Visual Art Source, January 2013
LA-based Eric Zammitt’s aesthetic contains slickly abstract sculpture and assemblage works that are constructed from tiny bits of Plexiglas. They often adhere to precisely geometric layouts, but their palette of vibrant colors makes them feel unexpectedly spontaneous and fresh. Like mosaics, Zammitt’s compositions form carefully structured areas of pattern and color, but the space-age media he employs make them decidedly futuristic. The artist cites “capturing a spirit of nature” as a primary goal, and though Zammitt’s formulations do occur to the viewer as entirely ethereal in their outlook, they are unavoidably, marvelously mechanical in their construction and effect.

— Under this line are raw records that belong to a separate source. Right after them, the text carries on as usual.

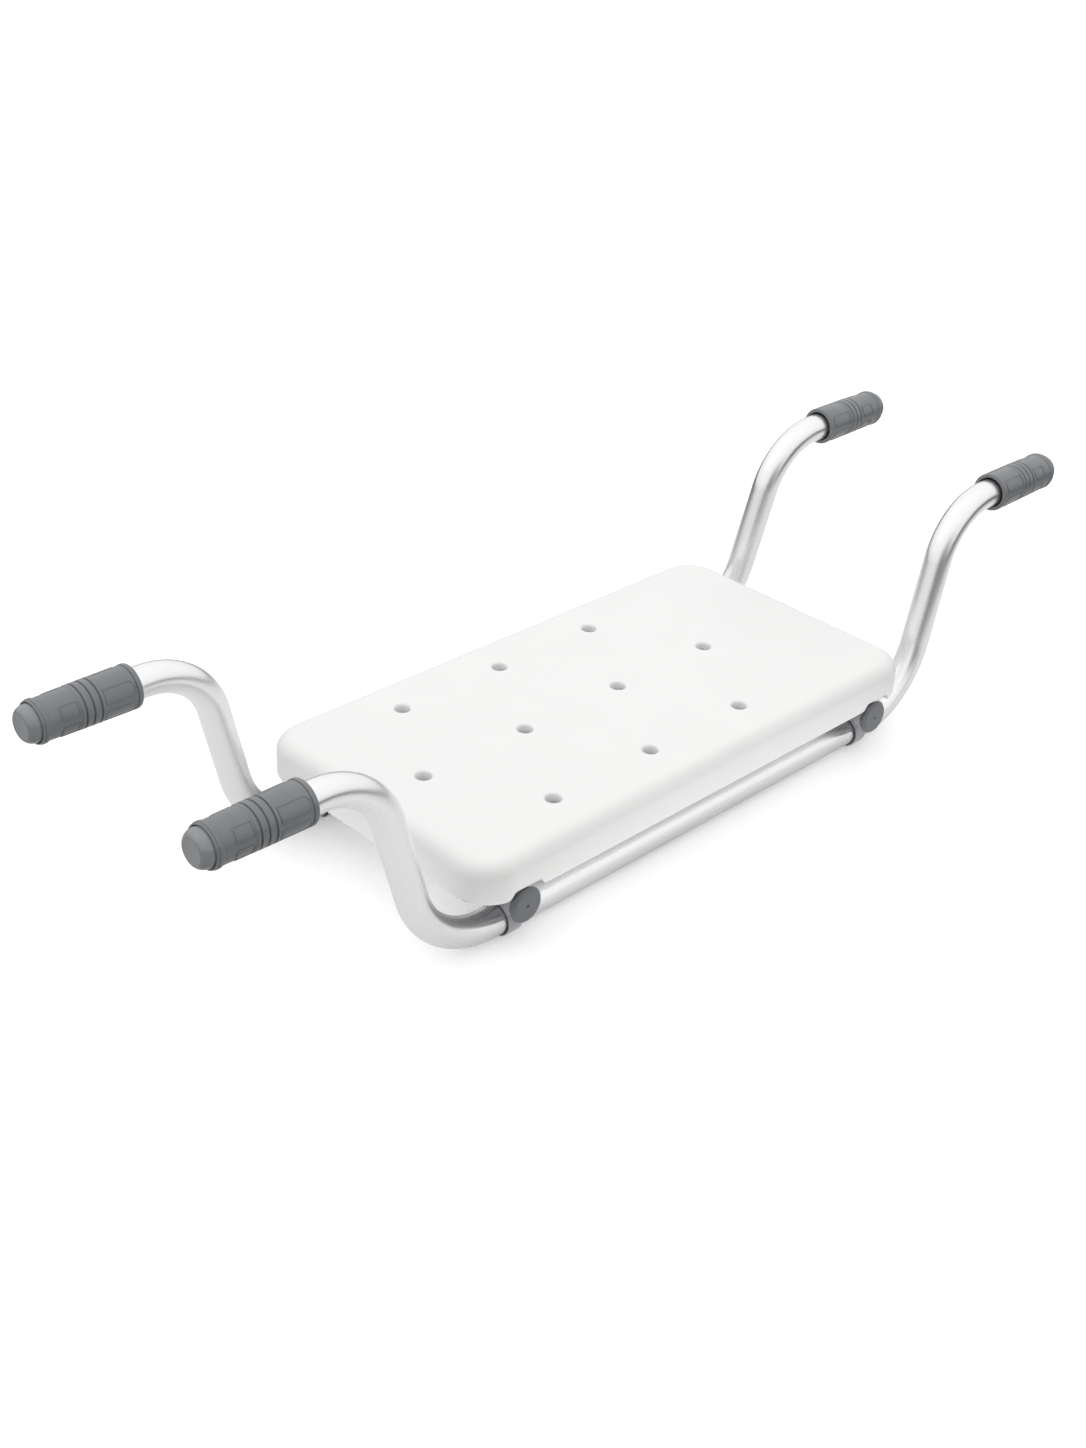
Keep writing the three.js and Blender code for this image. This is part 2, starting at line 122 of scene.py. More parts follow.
def edges_along(shape, axis):
    """The straight edges that run along an axis."""
    return [
        edge for edge in shape.edges
        if abs((edge.verts[0].co - edge.verts[1].co).normalized()[axis]) > parallel
    ]


def moved(shape, matrix):
    bmesh.ops.transform(shape, matrix=matrix, verts=shape.verts)
    return shape


def copied(shape, matrix=Matrix.Identity(4)):
    return moved(shape.copy(), matrix)


def worked(operation, body, tools):
    """Joins or cuts a body with other closed shapes, and uses them all up."""
    blanks = []
    for shape in [body, *tools]:
        mesh = bpy.data.meshes.new("blank")
        shape.to_mesh(mesh)
        shape.free()
        blanks.append(bpy.data.objects.new("blank", mesh))
        bpy.context.scene.collection.objects.link(blanks[-1])
    for blank in blanks[1:]:
        cut = blanks[0].modifiers.new("work", "BOOLEAN")
        cut.operation = operation
        cut.solver = "MANIFOLD"
        cut.object = blank
    result = bmesh.new()
    result.from_object(blanks[0], bpy.context.evaluated_depsgraph_get())
    for blank in blanks:
        mesh = blank.data
        bpy.data.objects.remove(blank)
        bpy.data.meshes.remove(mesh)
    bmesh.ops.remove_doubles(result, verts=result.verts, dist=sliver)
    bmesh.ops.dissolve_degenerate(result, edges=result.edges, dist=sliver)
    return result


def gathered(shapes):
    """One shape that holds several that don't touch."""
    whole = bmesh.new()
    for shape in shapes:
        mesh = bpy.data.meshes.new("blank")
        shape.to_mesh(mesh)
        shape.free()
        whole.from_mesh(mesh)
        bpy.data.meshes.remove(mesh)
    return whole


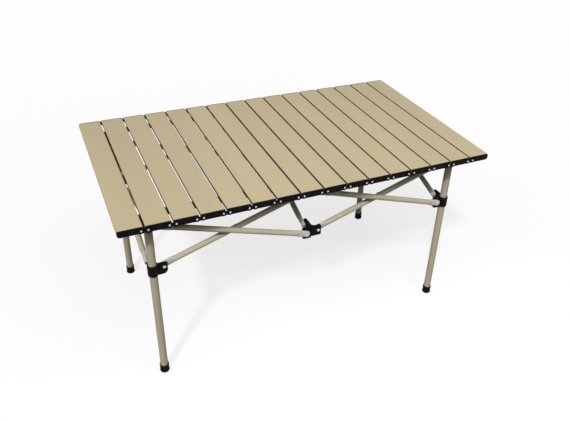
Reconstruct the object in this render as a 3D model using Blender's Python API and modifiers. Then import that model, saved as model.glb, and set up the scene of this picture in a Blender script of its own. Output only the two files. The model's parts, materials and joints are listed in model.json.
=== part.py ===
"""Folding camp table: a roll-up top of metal slats on a scissor frame with four legs.

Metres, +Z up. The origin is on the floor under the middle of the top. +X runs along the long side
and -Y is the front. The frame is seven scissor pairs of equal bars at one shared angle: two along
the front, two along the back and three across. All of them close together.
"""
import math

import bmesh
import bpy
from mathutils import Matrix, Vector

# Whole table
TOP_LENGTH = 0.950
TABLE_HEIGHT = 0.490
MESH_GAP = 0.0003

# Slats, with the black plastic cap in each end
SLAT_COUNT = 16
SLAT_LENGTH = 0.546
SLAT_GAP = 0.0045
SLAT_SHEET = 0.001
SLAT_SKIRT = 0.009
SLAT_EDGE_RADIUS = 0.002
CAP_LENGTH = 0.005
CAP_HEIGHT = 0.016
CAP_CORNER_RADIUS = 0.003

# Link plates that hinge each slat to the next
LINK_PITCH = 0.015
LINK_DEPTH = 0.0085
LINK_LOBE_RADIUS = 0.007
LINK_LOBE_TURN = 100
LINK_WAIST = 0.0055
LINK_THICKNESS = 0.0016
LINK_PIN_RADIUS = 0.0016
LINK_HEAD_RADIUS = 0.0027
LINK_HEAD_HEIGHT = 0.0011
LINK_PIN_CLEARANCE = 0.00025

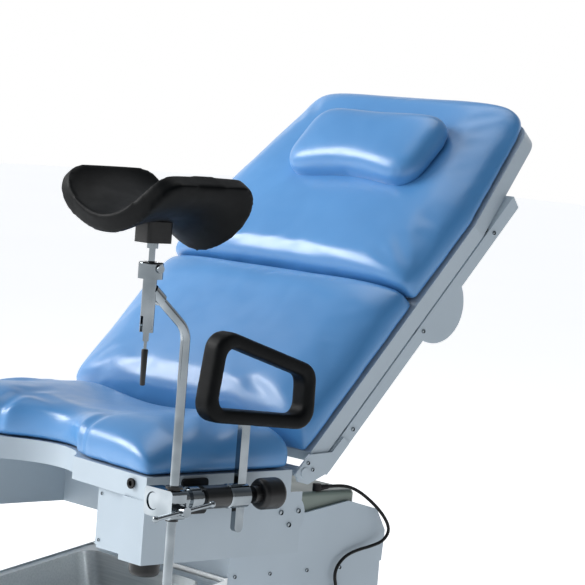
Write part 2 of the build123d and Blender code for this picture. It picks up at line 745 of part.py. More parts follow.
loop_points = [(78, 216), (257, 160), (258, 82), (62, 99)]
grip_top = 94.0
grip_bottom = -80.0
with BuildPart() as grip_bar:
    with BuildSketch(across(side_plane, bar_x - grip_thick / 2)):
        with Locations((grip_y, (grip_top + grip_bottom) / 2)):
            Rectangle(grip_wide, grip_top - grip_bottom)
    extrude(amount=grip_thick)
    fillet(grip_bar.edges().filter_by(Axis.X).sort_by(Axis.Z)[:2], grip_wide / 2 - 0.5)
save(grip_bar.part, "grip_bar_right")

loop_r = 11.0
with BuildPart() as foam_loop:
    with BuildSketch(across(side_plane, bar_x - foam_thick / 2)):
        with BuildLine():
            Polyline(*loop_points, close=True)
        make_face()
        offset(amount=loop_r, kind=Kind.INTERSECTION)
        fillet(vertices(), 30)
    extrude(amount=foam_thick)
    with BuildSketch(across(side_plane, bar_x - foam_thick / 2)):
        with BuildLine():
            Polyline(*loop_points, close=True)
        make_face()
        offset(amount=-loop_r, kind=Kind.INTERSECTION)
        fillet(vertices(), 16)
    extrude(amount=foam_thick, mode=Mode.SUBTRACT)
    fillet(foam_loop.edges().filter_by(lambda e: abs(e.center().X - bar_x) > foam_thick / 2 - 1), 8)
    with BuildSketch(top_plane.offset(grip_top)):
        with Locations((bar_x, grip_y)):
            Rectangle(grip_thick, grip_wide)
    extrude(amount=-24, mode=Mode.SUBTRACT)
save(foam_loop.part, "foam_loop_right")

knob_y, knob_length, knob_r = 167.0, 54.0, 24.0
with BuildPart() as handle_knob:
    with BuildSketch(along(knob_y)):
        with Locations((bar_x, bar_z)):
            Circle(13)
    extrude(amount=-12)
    with BuildSketch(along(knob_y + 12)):
        with Locations((bar_x, bar_z)):
            Circle(knob_r)
    extrude(amount=12 - knob_length)
    fillet(handle_knob.faces().filter_by(GeomType.CYLINDER).sort_by(SortBy.AREA)[-1].edges(), 8)
    with BuildSketch(along(knob_y)):
        with Locations((bar_x, bar_z)):
            Circle(screw_r)
    extrude(amount=knob_y - grip_y - grip_wide / 2 - 0.6)
save(handle_knob.part, "handle_knob_right")

# ---------------------------------------------------------------- lead on the carriage
gland_x, gland_y = 157.0, 478.0
lead_route = [(158, 500, -60), (160, 530, -58), (167, 558, -65), (178, 584, -84), (187, 608, -108),
              (190, 623, -133), (188, 612, -152), (184, 588, -160), (181, 560, -165), (180, 535, -173),
              (180, 517, -188), (180, 512, -205), (180, 518, -226), (180, 523, -248)]
lead_points = [Vector(x, front_y + y, rim_top + z) for x, y, z in lead_route]
lead_radii = []
for before, at, after in zip(lead_points, lead_points[1:], lead_points[2:]):
    turn = radians((at - before).get_angle(after - at))
    lead_radii.append(0.45 * min((at - before).length, (after - at).length) / (sin(turn / 2) / cos(turn / 2)))
print("lead radii", [round(r, 1) for r in lead_radii])
first_dir = (lead_points[1] - lead_points[0]).normalized()
last_dir = (lead_points[-1] - lead_points[-2]).normalized()
with BuildPart() as lead:
    with BuildLine() as lead_path:
        FilletPolyline(*lead_points, radius=lead_radii)
    with BuildSketch(Plane(origin=lead_points[0], z_dir=first_dir)):
        Circle(cord_r)
    sweep()
print("lead volume", round(lead.part.volume, 1), "section x length",
      round(pi * cord_r**2 * lead_path.wires()[0].length, 1))
save(lead.part, "lead")

with BuildPart() as glands:
    with BuildSketch(Plane(origin=lead_points[0], z_dir=first_dir * -1)):
        Circle(4.2)
    extrude(amount=22)
    with BuildSketch(top_plane.offset(-66)):
        with Locations((gland_x, gland_y)):
            Circle(7)
    extrude(amount=12)
    with BuildSketch(Plane(origin=lead_points[-1], z_dir=last_dir)):
        Circle(4.2)
    extrude(amount=24)
    with BuildSketch(across(side_plane, column_half_width)):
        with Locations((527, -270)):
            RectangleRounded(20, 26, 4)
    extrude(amount=15)
save(glands.part, "glands")
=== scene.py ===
import json
from math import cos, pi, radians, sin, sqrt

import bpy
from mathutils import Matrix, Vector


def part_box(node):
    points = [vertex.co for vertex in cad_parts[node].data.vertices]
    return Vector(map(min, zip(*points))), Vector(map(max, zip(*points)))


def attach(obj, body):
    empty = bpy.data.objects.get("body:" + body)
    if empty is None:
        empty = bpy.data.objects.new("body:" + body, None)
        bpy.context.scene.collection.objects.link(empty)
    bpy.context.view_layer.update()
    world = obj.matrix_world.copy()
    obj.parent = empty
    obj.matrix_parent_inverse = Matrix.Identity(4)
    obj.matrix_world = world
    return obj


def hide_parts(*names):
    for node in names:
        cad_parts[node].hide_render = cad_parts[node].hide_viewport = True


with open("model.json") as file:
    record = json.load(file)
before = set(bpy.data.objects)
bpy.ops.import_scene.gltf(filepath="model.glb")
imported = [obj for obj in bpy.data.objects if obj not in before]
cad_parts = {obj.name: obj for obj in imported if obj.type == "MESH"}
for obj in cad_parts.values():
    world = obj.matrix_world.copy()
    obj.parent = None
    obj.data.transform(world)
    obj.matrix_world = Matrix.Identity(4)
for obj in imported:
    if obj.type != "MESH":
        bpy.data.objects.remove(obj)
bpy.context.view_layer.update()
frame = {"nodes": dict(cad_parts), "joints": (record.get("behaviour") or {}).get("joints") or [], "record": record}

scene = bpy.context.scene
sides = {"right": 1, "left": -1}

# places that the CAD nodes give
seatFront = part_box("seat_tray")[0][1]
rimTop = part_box("seat_tray")[1][2]
joints = {joint["name"]: joint for joint in frame["joints"]}
hinge = Vector(joints["back_recline"]["pos_m"])
backAngle = radians(48)
upSlope = Vector((0, cos(backAngle), sin(backAngle)))
offSlope = Vector((0, -sin(backAngle), cos(backAngle)))


# millimetres across, behind the seat's front edge and above its rim
def seatPoint(x, y, z):
    return Vector((x / 1000, seatFront + y / 1000, rimTop + z / 1000))


# millimetres across, up the back's slope from its hinge and out from it
def backPoint(x, u, n):
    start = hinge - Vector((hinge.x, 0, 0)) + Vector((x / 1000, 0, 0))
    return start + upSlope * (u / 1000) + offSlope * (n / 1000)


# place from the seat's front edge, in millimetres
cameraPlan = {"place": (3008.0, -2221.7, 545.5), "azimuth": 47.51, "elevation": 4.21, "roll": 4.53,
              "lens": 148.3, "sensor": 36, "reach": 60}


def makeCamera():
    a, e, r = (radians(cameraPlan[key]) for key in ("azimuth", "elevation", "roll"))
    back = Vector((sin(a) * cos(e), -cos(a) * cos(e), sin(e)))
    flat = Vector((cos(a), sin(a), 0))
    rise = back.cross(flat)
    right = flat * cos(r) + rise * sin(r)
    up = back.cross(right)
    camera = bpy.data.objects.new("camera", bpy.data.cameras.new("camera"))
    scene.collection.objects.link(camera)
    turn = Matrix((right, up, back)).transposed().to_4x4()
    camera.matrix_world = Matrix.Translation(seatPoint(*cameraPlan["place"])) @ turn
    camera.data.lens = cameraPlan["lens"]
    camera.data.sensor_width = cameraPlan["sensor"]
    camera.data.clip_end = cameraPlan["reach"]
    scene.camera = camera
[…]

The towering "Plank Two" is like a pillar, wherein smoothly polished layers of Plexiglas form a work that’s almost preposterously methodical in its organization. It’s a monument of — and to — the digital age. "Voyage" is conventional enough in its orientation, meaning it can hang on a wall, but it departs radically from a traditional painting. From a distance, variegated electric greens and blues appear as a psychedelic take on color field painting. A closer look reveals painstakingly modulated arrangements of — what else? — chunks of colored acrylic plastic.
Zammitt insists that he doesn’t want to “limit the viewer to a particular way of seeing.” Given his unusual media and original application, it’s unlikely that he will.